» AVAILABLE DATA:
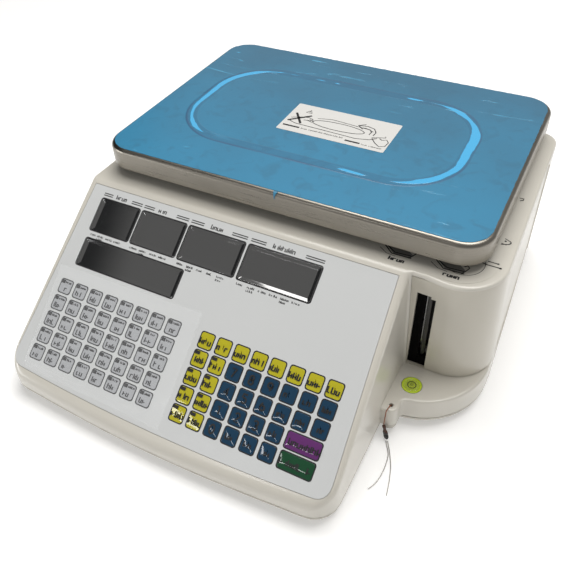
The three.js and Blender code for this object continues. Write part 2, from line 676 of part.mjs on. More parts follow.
const pitchRadius = (teeth) => (GEAR_MODULE * teeth) / 2;
const angleTo = ([x0, y0], [x1, y1]) => Math.atan2(y1 - y0, x1 - x0);
const GEAR_CLEARANCE = 0.15;

// The idler sits where it meshes with the motor pinion and the platen gear at once.
function idlerCentre() {
  const a = pitchRadius(MOTOR.teeth) + pitchRadius(IDLER_TEETH) + GEAR_CLEARANCE;
  const b = pitchRadius(PLATEN.teeth) + pitchRadius(IDLER_TEETH) + GEAR_CLEARANCE;
  const start = new THREE.Vector2(...MOTOR.centre);
  const end = new THREE.Vector2(...PLATEN.centre);
  const d = start.distanceTo(end);
  const along = (a * a - b * b + d * d) / (2 * d);
  const across = Math.sqrt(a * a - along * along);
  const { x, y } = end.clone().sub(start).normalize();
  return [start.x + x * along - y * across, start.y + y * along + x * across];
}

const PLATE_TOP = CHASSIS.bottom + CHASSIS.thickness;
const PLATEN_TOP = PLATEN.bottom + PLATEN.length;
const SHAFT_BOTTOM = CHASSIS.bottom - 1.5;

function tube(at, outer, inner, z0, z1, sides = 16) {
  return rod(at, outer, z0, z1, sides).subtract(rod(at, inner, z0 - 1, z1 + 1, sides));
}

function printerChassis(idler) {
  const { left, right, front, back, bottom, thickness, top } = CHASSIS;
  const standoffs = [
    [left + 8, front + 8], [right - 22, front + 12],
    [left + 8, back - 10], [right - 14, back - 10],
  ];
  const rivetedPins = [
    rod(idler, 2.5, bottom, GEAR_Z + GEAR_THICKNESS + 2),
    rod(HEAD.pivot, PIN_RADIUS, bottom, PLATEN_TOP + 4),
    rod(LEVER.pivot, PIN_RADIUS, bottom, PLATEN_TOP + 4),
    rod(GUIDE.centre, PIN_RADIUS, bottom, ROLL.bottom + GUIDE.length + 3),
  ];
  const frame = join(
    box([left, front, bottom], [right, back, PLATE_TOP]),
    box([left, front, bottom], [left + thickness, back, top]),
    ...standoffs.map((at) => rod(at, 4, TRAY_TOP + GAP, bottom + 1, 12)),
    ...rivetedPins,
  );
  const spindleHoles = [PLATEN.centre, ROLL.centre, TAKEUP.centre]
    .map((at) => rod(at, SHAFT_RADIUS + GAP, bottom - 1, PLATE_TOP + 1, 16));
  return cut(frame, ...spindleHoles).intersect(bodySolid(FOOT_HEIGHT, DECK_Z, WALL + 1.5));
}

// The motor drives the platen through the idler; each phase puts a tooth into the gap it meets.
function drive(idler) {
  const idlerPhase = angleTo(idler, MOTOR.centre) + Math.PI / IDLER_TEETH;
  const toPlaten = angleTo(idler, PLATEN.centre);
  const idlerTooth = ((toPlaten - idlerPhase) * IDLER_TEETH) / (2 * Math.PI);
  const platenPhase = toPlaten + Math.PI + ((idlerTooth * 2 + 1) * Math.PI) / PLATEN.teeth;
  const bore = SHAFT_RADIUS + 0.05;
  part('platen_shaft', rod(PLATEN.centre, SHAFT_RADIUS, SHAFT_BOTTOM, PLATEN_TOP + 4), zincSteel);
  const roller = tube(PLATEN.centre, PLATEN.radius, bore, PLATEN.bottom, PLATEN_TOP, 24);
  part('platen_roller', roller, blackRubber);
  part('platen_gear', gear(PLATEN.centre, PLATEN.teeth, platenPhase, GEAR_Z, bore), gearPlastic);
  part('idler_gear', gear(idler, IDLER_TEETH, idlerPhase, GEAR_Z, 2.6), gearPlastic);
  const motorBottom = GEAR_Z + GEAR_THICKNESS + 2.5;
  const pinion = join(
    gear(MOTOR.centre, MOTOR.teeth, angleTo(MOTOR.centre, idler), GEAR_Z, 1),
    rod(MOTOR.centre, 2.5, GEAR_Z - 1, motorBottom - GAP),
  );
  part('motor_pinion', pinion, gearPlastic);
  const [mx, my] = MOTOR.centre;
  const half = MOTOR.size / 2;
  const can = roundedRectangle([mx - half, my - half], [mx + half, my + half], 5);
  part('stepper_motor', prism(can, motorBottom, motorBottom + MOTOR.height, 2), blackPlastic);
}

// The print head on its swinging carrier, and the lever whose cam lifts it off the platen.
function printHead() {
  const y = PLATEN.centre[1];
  const headRight = PLATEN.centre[0] - PLATEN.radius - GAP;
  const headLeft = headRight - HEAD.thickness;
  const head = box([headLeft, y - HEAD.front, PLATEN.bottom - 1], [headRight, y + HEAD.back, PLATEN_TOP + 1]);
  part('thermal_head', head, zincSteel);
  const carrierLeft = headLeft - HEAD.thickness - GAP;
  const carrier = join(
    box([carrierLeft, y - HEAD.front, PLATEN.bottom], [headLeft - GAP, HEAD.pivot[1], PLATEN_TOP]),
    rod(HEAD.pivot, HEAD.boss, PLATEN.bottom, PLATEN_TOP, 16),
  ).subtract(rod(HEAD.pivot, PIN_RADIUS + RUNNING_FIT, PLATEN.bottom - 1, PLATEN_TOP + 1));
  part('head_carrier', carrier, castAluminium);
  const [px, py] = LEVER.pivot;
  const [handleWidth, handleLength] = LEVER.handle;
  const [camLength, camWidth] = LEVER.cam;
  const lowest = PLATEN_TOP - LEVER.camDepth;
  const gripTop = PLATEN_TOP + 3;
  const lever = join(
    rod(LEVER.pivot, LEVER.boss, lowest, gripTop, 20),
    box([px - handleWidth / 2, py, gripTop - LEVER.grip], [px + handleWidth / 2, py + handleLength, gripTop]),
    box([px, py - camWidth / 2, lowest], [px + camLength, py + camWidth / 2, PLATEN_TOP - 4]),
  ).subtract(rod(LEVER.pivot, PIN_RADIUS + RUNNING_FIT, lowest - 1, PLATEN_TOP + 4));
  part('head_lever', lever, leverPlastic);
}

function spindle(name, centre, radius, length, flangeRadius) {
  const bottom = ROLL.bottom - 3;
  const solid = join(
    rod(centre, SHAFT_RADIUS, SHAFT_BOTTOM, bottom + 1),
    rod(centre, radius, bottom, bottom + length, 24),
    rod(centre, flangeRadius, bottom, bottom + 2, 24),
  );
  part(name, solid, blackPlastic);
}

function labelPath() {
  spindle('supply_spindle', ROLL.centre, ROLL.core - 1, ROLL.length + 6, 30);
  const roll = tube(ROLL.centre, ROLL.radius, ROLL.core, ROLL.bottom, ROLL.bottom + ROLL.length, 48);
  part('label_roll', roll, labelPaper);
  spindle('takeup_spindle', TAKEUP.centre, TAKEUP.radius, TAKEUP.length, 24);
  const guideTop = ROLL.bottom + GUIDE.length;
  const guide = tube(GUIDE.centre, GUIDE.radius, PIN_RADIUS + RUNNING_FIT, ROLL.bottom, guideTop, 20);
  part('guide_roller', guide, gearPlastic);
  const { left, right, footRight, front, back } = PEEL_BAR;
  const peelBar = join(
    box([left, front, PLATE_TOP + GAP], [right, back, PLATEN_TOP]),
    box([left, front, PLATE_TOP + GAP], [footRight, back, PLATE_TOP + 3]),
  );
  part('peel_bar', peelBar, brushedSteel);
}

function printer() {
  const idler = idlerCentre();
  part('printer_chassis', printerChassis(idler), zincSteel);
  drive(idler);
  printHead();
  labelPath();
}

// ---------------------------------------------------------------- electronics and rear panel
const REAR_FACE = REAR.face - 3.5;

// A box in the rear wall, open to the back, with a flange behind the wall.
function socket({ x, z, width, height }, depth, wall, flange) {
  const block = (grow, y0, y1) => box(
    [x - width / 2 - grow, y0, z - height / 2 - grow], [x + width / 2 + grow, y1, z + height / 2 + grow],
  );
  return cut(
    join(block(0, REAR_FACE - depth, REAR_FACE + 1), block(flange, REAR_FACE - 4.8, REAR_FACE - 3)),
    block(-wall, REAR_FACE - depth + wall, REAR_FACE + 5),
  );
}

function powerSwitch() {
  part('power_switch_frame', socket(REAR.switch, 13, 1.5, 2), blackPlastic);
  const { halfWidth, halfDepth, bottom, pressed, centre, raised } = ROCKER;
  const profile = new THREE.Shape([
    new THREE.Vector2(-halfWidth, bottom),
    new THREE.Vector2(halfWidth, bottom),
    new THREE.Vector2(halfWidth, pressed),
    new THREE.Vector2(0, centre),
    new THREE.Vector2(-halfWidth, raised),
  ]);
  const geometry = new THREE.ExtrudeGeometry(profile, { depth: 2 * halfDepth, bevelEnabled: false });
  geometry.translate(REAR.switch.x, REAR_FACE - 2, REAR.switch.z - halfDepth);
  part('power_switch_rocker', toSolid(geometry), blackPlastic);
}

function electronics() {
  const { min, max, standoff, inset } = MAIN_BOARD;
  const standoffs = [min[0] + inset, max[0] - inset].flatMap((x) => [min[1] + inset, max[1] - inset]
    .map((y) => rod([x, y], standoff, TRAY_TOP + GAP, min[2] + 1, 10)));
  const board = join(box(min, max), ...BOARD_PARTS.map((item) => box(item.min, item.max)), ...standoffs);
  part('main_board', board, circuitBoard);
  const supply = box([...POWER_SUPPLY.min, TRAY_TOP + GAP], [...POWER_SUPPLY.max, POWER_SUPPLY.top]);
  part('power_supply', supply, zincSteel);
  part('mains_inlet', socket(REAR.inlet, 14, 2, 3), blackPlastic);
  part('network_port', socket(REAR.network, 12, 1.5, 1.5), zincSteel);
  part('serial_port', socket(REAR.serial, 10, 1.5, 4), zincSteel);
  powerSwitch();
  const { x0, x1, z0, z1 } = REAR.display;
  const window = box([x0 + GAP, REAR_FACE - 3.5, z0 + GAP], [x1 - GAP, REAR_FACE - 1.5, z1 - GAP]);
  part('customer_window', window, windowPlastic);
  const module = box([x0 + 8, REAR_FACE - 10, z0 + 5], [x1 - 8, REAR_FACE - 6, z1 - 5]);
  part('customer_display', module, displayGlass);
}

// ---------------------------------------------------------------- level and seal
// The sealing wire goes down into the tab's hole, over the tab's front edge, through the crimped
// seal, and its two tails lie on the counter.
const WIRE_DIAMETER = 0.8;
const WIRE_STEP = 3 * WIRE_DIAMETER;
const SEAL = { top: [129.8, -106.1, 14.4], bottom: [134.9, -110.3, 2.4], halfWidth: 2.4, halfThickness: 1.2 };
const SEAL_WIRE_ROUTES = {
  seal_wire: [
    [131.7, -96.9, 20], [131.7, -96.9, 26], [131.7, -96.9, 31.2], [131.6, -97.4, 32.4], [131.4, -98.6, 32.9],
    [130.9, -100.8, 32.8], [130.5, -103.1, 32.9], [130.3, -104.3, 32.4], [130.1, -104.8, 31.2],
    [129.9, -104.9, 27], [129.7, -105, 22], [129.6, -105.4, 18], [129.7, -105.9, 15],
  ],
  seal_tail_left: [
    [134.7, -111.3, 1.7], [135.6, -112.8, 0.9], [137, -115.1, 0.5], [139, -118.4, 0.5], [140.8, -122, 0.5],
    [141.8, -126, 0.5], [142.4, -131, 0.5], [142.7, -137, 0.5], [142.5, -143, 0.5], [141.6, -149, 0.5],
    [140, -154, 0.5], [137.8, -158.4, 0.5],
  ],
  seal_tail_right: [
    [136, -110.7, 1.7], [136.9, -112.1, 0.9], [138.2, -114.3, 0.5], [140.1, -117.6, 0.5], [142, -121.4, 0.5],
    [144, -125.6, 0.5], [146, -130, 0.5], [148, -136, 0.5], [149.9, -143, 0.5], [151.4, -150, 0.5],
    [152.8, -157.3, 0.5],
  ],
};

function wire(points) {
  const curve = new THREE.CatmullRomCurve3(points.map((p) => new THREE.Vector3(...p)), false, 'centripetal');
  const section = new THREE.Shape();
  section.absarc(0, 0, WIRE_DIAMETER / 2, 0, 2 * Math.PI);
  const steps = Math.round(curve.getLength() / WIRE_STEP);
  return toSolid(new THREE.ExtrudeGeometry(section, { extrudePath: curve, steps, curveSegments: 4 }));
}

function sealBody() {
  const top = new THREE.Vector3(...SEAL.top);
  const bottom = new THREE.Vector3(...SEAL.bottom);
  const along = top.clone().sub(bottom);
  const geometry = new THREE.CylinderGeometry(1, 1, along.length(), 10);
  geometry.scale(SEAL.halfWidth, 1, SEAL.halfThickness);
  const up = along.clone().normalize();
  const thin = new THREE.Vector3(0, 1, 0).addScaledVector(up, -up.y).normalize();
  const wide = new THREE.Vector3().crossVectors(up, thin);
  geometry.applyMatrix4(new THREE.Matrix4().makeBasis(wide, up, thin));
  geometry.translate(...top.add(bottom).multiplyScalar(0.5).toArray());
  return toSolid(geometry);
}

function levelAndSeal() {
  const { centre, radius } = LEVEL;
  part('level_cup', cut(
    rod(centre, radius, FLANGE_Z - 1.6, FLANGE_Z + 0.4, 24),
    rod(centre, radius - 1.6, FLANGE_Z - 0.8, FLANGE_Z + 1, 24),
  ), levelLiquid);
  part('level_lens', rod(centre, radius - 2, FLANGE_Z - 0.5, FLANGE_Z + 0.3, 24), levelLens);
  part('seal_body', sealBody(), sealPlastic);
  for (const [name, points] of Object.entries(SEAL_WIRE_ROUTES)) {
    part(name, wire(points), sealWire);
  }
}

// ---------------------------------------------------------------- assembly
part('base_tray', baseTray(), trayPlastic);
part('top_housing', topHousing(), shellPlastic);
part('printer_door', printerDoor(), shellPlastic);
part('door_hinge_pin', alongHinge(HINGE_PIN_RADIUS, FLANGE_Z - 1.8, DECK_Z - 1.8), zincSteel);
part('deck_label', sticker(DECK_LABEL, DECK_Z), labelPaper);
feet();
frontPanel();
loadCell();
platform();
platterPan();
printer();
electronics();
levelAndSeal();

export default group;
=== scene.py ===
import json
import math
import random
from collections import namedtuple

import bmesh
import bpy
from mathutils import Matrix, Vector


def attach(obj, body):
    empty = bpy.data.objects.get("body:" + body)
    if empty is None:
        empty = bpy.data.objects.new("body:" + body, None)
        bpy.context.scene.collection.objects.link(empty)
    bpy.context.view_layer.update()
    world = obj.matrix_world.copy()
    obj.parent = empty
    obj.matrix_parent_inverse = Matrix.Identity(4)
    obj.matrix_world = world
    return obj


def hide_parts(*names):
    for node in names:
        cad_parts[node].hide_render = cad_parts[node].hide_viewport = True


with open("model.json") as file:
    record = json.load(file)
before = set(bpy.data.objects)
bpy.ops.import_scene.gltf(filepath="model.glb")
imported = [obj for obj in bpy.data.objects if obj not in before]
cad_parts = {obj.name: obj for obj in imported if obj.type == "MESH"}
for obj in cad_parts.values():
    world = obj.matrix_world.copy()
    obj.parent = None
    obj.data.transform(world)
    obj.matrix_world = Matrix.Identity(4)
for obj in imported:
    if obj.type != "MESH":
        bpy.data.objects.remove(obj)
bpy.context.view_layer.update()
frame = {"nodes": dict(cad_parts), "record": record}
MM = 0.001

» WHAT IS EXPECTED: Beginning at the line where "part(name, wire(points), sealWire);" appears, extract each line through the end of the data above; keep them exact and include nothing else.

» WRITTEN REPLY:
    part(name, wire(points), sealWire);
  }
}

// ---------------------------------------------------------------- assembly
part('base_tray', baseTray(), trayPlastic);
part('top_housing', topHousing(), shellPlastic);
part('printer_door', printerDoor(), shellPlastic);
part('door_hinge_pin', alongHinge(HINGE_PIN_RADIUS, FLANGE_Z - 1.8, DECK_Z - 1.8), zincSteel);
part('deck_label', sticker(DECK_LABEL, DECK_Z), labelPaper);
feet();
frontPanel();
loadCell();
platform();
platterPan();
printer();
electronics();
levelAndSeal();

export default group;
=== scene.py ===
import json
import math
import random
from collections import namedtuple

import bmesh
import bpy
from mathutils import Matrix, Vector


def attach(obj, body):
    empty = bpy.data.objects.get("body:" + body)
    if empty is None:
        empty = bpy.data.objects.new("body:" + body, None)
        bpy.context.scene.collection.objects.link(empty)
    bpy.context.view_layer.update()
    world = obj.matrix_world.copy()
    obj.parent = empty
    obj.matrix_parent_inverse = Matrix.Identity(4)
    obj.matrix_world = world
    return obj


def hide_parts(*names):
    for node in names:
        cad_parts[node].hide_render = cad_parts[node].hide_viewport = True


with open("model.json") as file:
    record = json.load(file)
before = set(bpy.data.objects)
bpy.ops.import_scene.gltf(filepath="model.glb")
imported = [obj for obj in bpy.data.objects if obj not in before]
cad_parts = {obj.name: obj for obj in imported if obj.type == "MESH"}
for obj in cad_parts.values():
    world = obj.matrix_world.copy()
    obj.parent = None
    obj.data.transform(world)
    obj.matrix_world = Matrix.Identity(4)
for obj in imported:
    if obj.type != "MESH":
        bpy.data.objects.remove(obj)
bpy.context.view_layer.update()
frame = {"nodes": dict(cad_parts), "record": record}
MM = 0.001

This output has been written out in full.